**Task**
Output the lines that follow exactly as they are.

-- start Data lines --

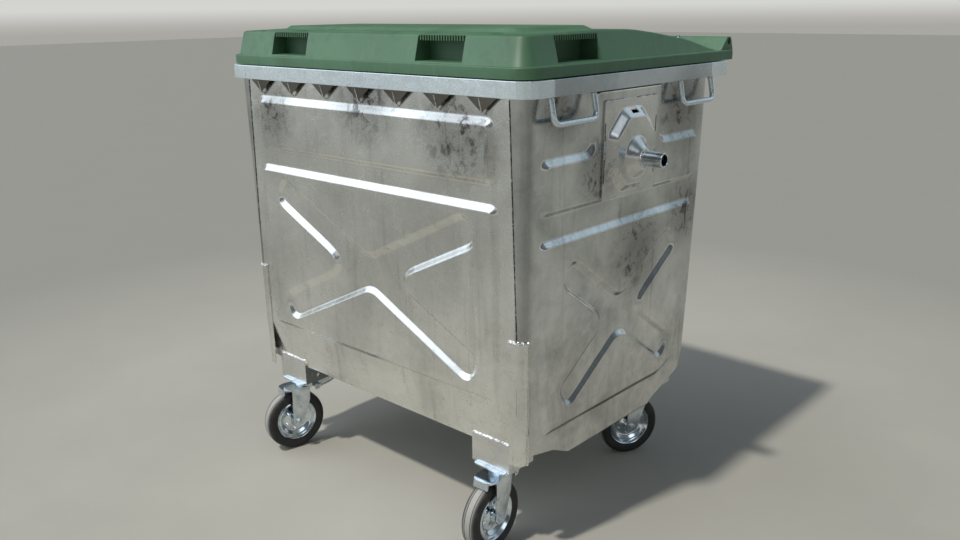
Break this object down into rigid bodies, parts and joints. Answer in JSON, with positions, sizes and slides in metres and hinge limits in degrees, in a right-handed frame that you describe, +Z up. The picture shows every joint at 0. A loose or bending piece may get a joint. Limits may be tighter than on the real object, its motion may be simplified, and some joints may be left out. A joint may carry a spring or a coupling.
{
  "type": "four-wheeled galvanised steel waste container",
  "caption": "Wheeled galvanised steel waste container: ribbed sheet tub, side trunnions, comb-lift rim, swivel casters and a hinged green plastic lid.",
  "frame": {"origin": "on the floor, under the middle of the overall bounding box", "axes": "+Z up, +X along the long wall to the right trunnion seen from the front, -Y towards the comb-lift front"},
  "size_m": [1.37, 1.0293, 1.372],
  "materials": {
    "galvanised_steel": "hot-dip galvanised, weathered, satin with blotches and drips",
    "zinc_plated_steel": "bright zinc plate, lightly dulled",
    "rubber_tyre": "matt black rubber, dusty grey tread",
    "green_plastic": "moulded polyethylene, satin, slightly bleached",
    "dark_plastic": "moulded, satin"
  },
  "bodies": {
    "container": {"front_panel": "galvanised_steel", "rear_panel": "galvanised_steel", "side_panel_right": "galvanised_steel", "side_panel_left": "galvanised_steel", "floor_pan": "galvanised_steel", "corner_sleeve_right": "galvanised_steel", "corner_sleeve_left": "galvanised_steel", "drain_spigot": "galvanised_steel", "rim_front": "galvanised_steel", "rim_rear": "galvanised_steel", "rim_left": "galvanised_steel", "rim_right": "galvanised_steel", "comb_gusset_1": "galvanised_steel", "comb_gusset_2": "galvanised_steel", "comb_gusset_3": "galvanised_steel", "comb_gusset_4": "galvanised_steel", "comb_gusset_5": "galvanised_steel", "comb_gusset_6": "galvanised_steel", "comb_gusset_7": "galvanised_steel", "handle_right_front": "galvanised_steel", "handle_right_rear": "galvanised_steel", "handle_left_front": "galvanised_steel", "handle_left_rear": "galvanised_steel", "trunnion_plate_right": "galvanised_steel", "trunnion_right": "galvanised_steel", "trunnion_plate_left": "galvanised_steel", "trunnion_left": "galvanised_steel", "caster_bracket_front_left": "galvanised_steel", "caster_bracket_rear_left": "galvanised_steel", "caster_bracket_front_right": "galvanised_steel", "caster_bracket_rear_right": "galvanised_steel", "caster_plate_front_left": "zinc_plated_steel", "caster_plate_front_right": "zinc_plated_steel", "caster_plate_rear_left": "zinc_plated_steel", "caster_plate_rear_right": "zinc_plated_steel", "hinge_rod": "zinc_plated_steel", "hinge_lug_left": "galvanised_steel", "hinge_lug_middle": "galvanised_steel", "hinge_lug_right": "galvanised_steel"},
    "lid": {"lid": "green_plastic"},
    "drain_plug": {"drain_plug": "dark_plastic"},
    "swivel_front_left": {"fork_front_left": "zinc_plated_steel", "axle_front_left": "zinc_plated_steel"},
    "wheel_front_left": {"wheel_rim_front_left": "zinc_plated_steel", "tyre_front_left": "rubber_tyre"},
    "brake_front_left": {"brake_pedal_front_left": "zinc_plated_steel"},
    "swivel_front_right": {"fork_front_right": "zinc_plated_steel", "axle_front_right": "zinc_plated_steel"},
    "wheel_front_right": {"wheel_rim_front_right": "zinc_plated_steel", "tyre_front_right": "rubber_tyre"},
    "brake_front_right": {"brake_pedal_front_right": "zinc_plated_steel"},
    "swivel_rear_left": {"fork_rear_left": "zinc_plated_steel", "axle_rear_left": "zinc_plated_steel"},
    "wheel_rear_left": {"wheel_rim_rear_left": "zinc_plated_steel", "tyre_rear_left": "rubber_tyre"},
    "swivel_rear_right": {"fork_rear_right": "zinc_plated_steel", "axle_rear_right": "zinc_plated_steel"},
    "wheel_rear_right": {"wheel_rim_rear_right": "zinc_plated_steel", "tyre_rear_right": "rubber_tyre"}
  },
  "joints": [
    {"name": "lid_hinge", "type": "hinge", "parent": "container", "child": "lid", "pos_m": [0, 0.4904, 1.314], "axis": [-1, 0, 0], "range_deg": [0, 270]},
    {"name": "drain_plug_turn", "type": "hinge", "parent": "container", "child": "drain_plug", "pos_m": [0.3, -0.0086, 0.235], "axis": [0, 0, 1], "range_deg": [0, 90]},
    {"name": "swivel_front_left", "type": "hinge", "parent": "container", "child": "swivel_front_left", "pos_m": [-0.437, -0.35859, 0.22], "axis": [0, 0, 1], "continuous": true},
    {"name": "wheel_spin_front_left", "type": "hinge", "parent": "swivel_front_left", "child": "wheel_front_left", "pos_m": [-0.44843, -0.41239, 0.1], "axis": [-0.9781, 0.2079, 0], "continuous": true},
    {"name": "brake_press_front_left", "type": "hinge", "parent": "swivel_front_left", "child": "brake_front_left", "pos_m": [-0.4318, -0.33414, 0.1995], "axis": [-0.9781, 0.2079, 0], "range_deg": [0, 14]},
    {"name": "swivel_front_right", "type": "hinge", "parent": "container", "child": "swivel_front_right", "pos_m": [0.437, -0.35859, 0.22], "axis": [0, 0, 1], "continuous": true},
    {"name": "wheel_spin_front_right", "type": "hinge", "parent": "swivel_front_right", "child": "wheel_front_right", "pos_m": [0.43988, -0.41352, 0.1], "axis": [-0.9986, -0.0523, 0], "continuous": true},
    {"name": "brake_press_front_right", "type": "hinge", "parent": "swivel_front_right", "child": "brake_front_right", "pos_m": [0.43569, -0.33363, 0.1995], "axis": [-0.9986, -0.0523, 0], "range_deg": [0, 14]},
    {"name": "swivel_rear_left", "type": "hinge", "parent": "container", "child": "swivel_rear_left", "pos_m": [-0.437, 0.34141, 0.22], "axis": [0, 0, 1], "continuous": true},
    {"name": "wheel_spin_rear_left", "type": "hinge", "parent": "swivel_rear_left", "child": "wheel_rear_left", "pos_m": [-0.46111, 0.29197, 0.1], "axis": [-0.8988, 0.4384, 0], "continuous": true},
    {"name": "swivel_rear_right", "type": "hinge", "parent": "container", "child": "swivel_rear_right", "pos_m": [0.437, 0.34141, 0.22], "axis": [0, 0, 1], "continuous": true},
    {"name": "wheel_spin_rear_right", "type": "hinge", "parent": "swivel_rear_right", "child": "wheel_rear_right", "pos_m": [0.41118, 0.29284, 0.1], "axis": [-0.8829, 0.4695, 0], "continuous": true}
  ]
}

-- end Data lines --

**Result of this exercise**
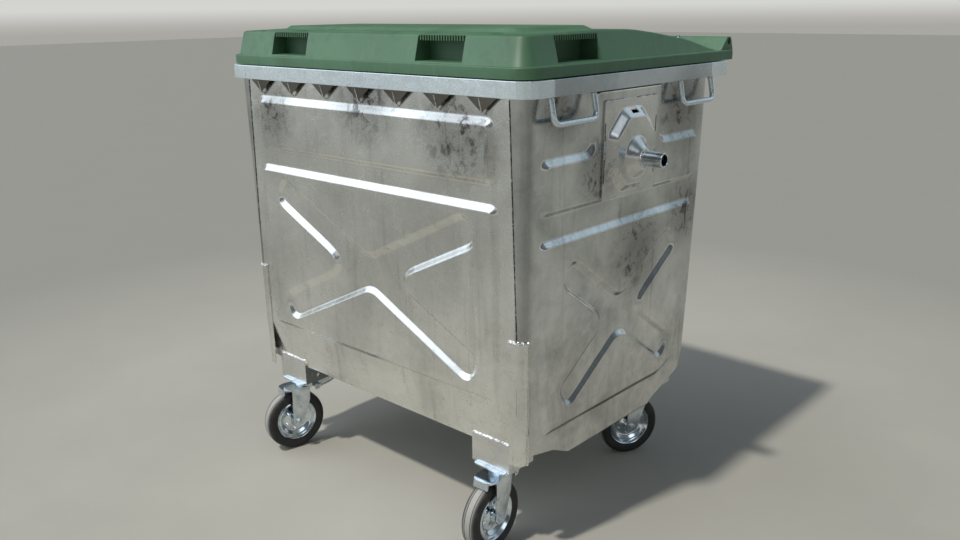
Break this object down into rigid bodies, parts and joints. Answer in JSON, with positions, sizes and slides in metres and hinge limits in degrees, in a right-handed frame that you describe, +Z up. The picture shows every joint at 0. A loose or bending piece may get a joint. Limits may be tighter than on the real object, its motion may be simplified, and some joints may be left out. A joint may carry a spring or a coupling.
{
  "type": "four-wheeled galvanised steel waste container",
  "caption": "Wheeled galvanised steel waste container: ribbed sheet tub, side trunnions, comb-lift rim, swivel casters and a hinged green plastic lid.",
  "frame": {"origin": "on the floor, under the middle of the overall bounding box", "axes": "+Z up, +X along the long wall to the right trunnion seen from the front, -Y towards the comb-lift front"},
  "size_m": [1.37, 1.0293, 1.372],
  "materials": {
    "galvanised_steel": "hot-dip galvanised, weathered, satin with blotches and drips",
    "zinc_plated_steel": "bright zinc plate, lightly dulled",
    "rubber_tyre": "matt black rubber, dusty grey tread",
    "green_plastic": "moulded polyethylene, satin, slightly bleached",
    "dark_plastic": "moulded, satin"
  },
  "bodies": {
    "container": {"front_panel": "galvanised_steel", "rear_panel": "galvanised_steel", "side_panel_right": "galvanised_steel", "side_panel_left": "galvanised_steel", "floor_pan": "galvanised_steel", "corner_sleeve_right": "galvanised_steel", "corner_sleeve_left": "galvanised_steel", "drain_spigot": "galvanised_steel", "rim_front": "galvanised_steel", "rim_rear": "galvanised_steel", "rim_left": "galvanised_steel", "rim_right": "galvanised_steel", "comb_gusset_1": "galvanised_steel", "comb_gusset_2": "galvanised_steel", "comb_gusset_3": "galvanised_steel", "comb_gusset_4": "galvanised_steel", "comb_gusset_5": "galvanised_steel", "comb_gusset_6": "galvanised_steel", "comb_gusset_7": "galvanised_steel", "handle_right_front": "galvanised_steel", "handle_right_rear": "galvanised_steel", "handle_left_front": "galvanised_steel", "handle_left_rear": "galvanised_steel", "trunnion_plate_right": "galvanised_steel", "trunnion_right": "galvanised_steel", "trunnion_plate_left": "galvanised_steel", "trunnion_left": "galvanised_steel", "caster_bracket_front_left": "galvanised_steel", "caster_bracket_rear_left": "galvanised_steel", "caster_bracket_front_right": "galvanised_steel", "caster_bracket_rear_right": "galvanised_steel", "caster_plate_front_left": "zinc_plated_steel", "caster_plate_front_right": "zinc_plated_steel", "caster_plate_rear_left": "zinc_plated_steel", "caster_plate_rear_right": "zinc_plated_steel", "hinge_rod": "zinc_plated_steel", "hinge_lug_left": "galvanised_steel", "hinge_lug_middle": "galvanised_steel", "hinge_lug_right": "galvanised_steel"},
    "lid": {"lid": "green_plastic"},
    "drain_plug": {"drain_plug": "dark_plastic"},
    "swivel_front_left": {"fork_front_left": "zinc_plated_steel", "axle_front_left": "zinc_plated_steel"},
    "wheel_front_left": {"wheel_rim_front_left": "zinc_plated_steel", "tyre_front_left": "rubber_tyre"},
    "brake_front_left": {"brake_pedal_front_left": "zinc_plated_steel"},
    "swivel_front_right": {"fork_front_right": "zinc_plated_steel", "axle_front_right": "zinc_plated_steel"},
    "wheel_front_right": {"wheel_rim_front_right": "zinc_plated_steel", "tyre_front_right": "rubber_tyre"},
    "brake_front_right": {"brake_pedal_front_right": "zinc_plated_steel"},
    "swivel_rear_left": {"fork_rear_left": "zinc_plated_steel", "axle_rear_left": "zinc_plated_steel"},
    "wheel_rear_left": {"wheel_rim_rear_left": "zinc_plated_steel", "tyre_rear_left": "rubber_tyre"},
    "swivel_rear_right": {"fork_rear_right": "zinc_plated_steel", "axle_rear_right": "zinc_plated_steel"},
    "wheel_rear_right": {"wheel_rim_rear_right": "zinc_plated_steel", "tyre_rear_right": "rubber_tyre"}
  },
  "joints": [
    {"name": "lid_hinge", "type": "hinge", "parent": "container", "child": "lid", "pos_m": [0, 0.4904, 1.314], "axis": [-1, 0, 0], "range_deg": [0, 270]},
    {"name": "drain_plug_turn", "type": "hinge", "parent": "container", "child": "drain_plug", "pos_m": [0.3, -0.0086, 0.235], "axis": [0, 0, 1], "range_deg": [0, 90]},
    {"name": "swivel_front_left", "type": "hinge", "parent": "container", "child": "swivel_front_left", "pos_m": [-0.437, -0.35859, 0.22], "axis": [0, 0, 1], "continuous": true},
    {"name": "wheel_spin_front_left", "type": "hinge", "parent": "swivel_front_left", "child": "wheel_front_left", "pos_m": [-0.44843, -0.41239, 0.1], "axis": [-0.9781, 0.2079, 0], "continuous": true},
    {"name": "brake_press_front_left", "type": "hinge", "parent": "swivel_front_left", "child": "brake_front_left", "pos_m": [-0.4318, -0.33414, 0.1995], "axis": [-0.9781, 0.2079, 0], "range_deg": [0, 14]},
    {"name": "swivel_front_right", "type": "hinge", "parent": "container", "child": "swivel_front_right", "pos_m": [0.437, -0.35859, 0.22], "axis": [0, 0, 1], "continuous": true},
    {"name": "wheel_spin_front_right", "type": "hinge", "parent": "swivel_front_right", "child": "wheel_front_right", "pos_m": [0.43988, -0.41352, 0.1], "axis": [-0.9986, -0.0523, 0], "continuous": true},
    {"name": "brake_press_front_right", "type": "hinge", "parent": "swivel_front_right", "child": "brake_front_right", "pos_m": [0.43569, -0.33363, 0.1995], "axis": [-0.9986, -0.0523, 0], "range_deg": [0, 14]},
    {"name": "swivel_rear_left", "type": "hinge", "parent": "container", "child": "swivel_rear_left", "pos_m": [-0.437, 0.34141, 0.22], "axis": [0, 0, 1], "continuous": true},
    {"name": "wheel_spin_rear_left", "type": "hinge", "parent": "swivel_rear_left", "child": "wheel_rear_left", "pos_m": [-0.46111, 0.29197, 0.1], "axis": [-0.8988, 0.4384, 0], "continuous": true},
    {"name": "swivel_rear_right", "type": "hinge", "parent": "container", "child": "swivel_rear_right", "pos_m": [0.437, 0.34141, 0.22], "axis": [0, 0, 1], "continuous": true},
    {"name": "wheel_spin_rear_right", "type": "hinge", "parent": "swivel_rear_right", "child": "wheel_rear_right", "pos_m": [0.41118, 0.29284, 0.1], "axis": [-0.8829, 0.4695, 0], "continuous": true}
  ]
}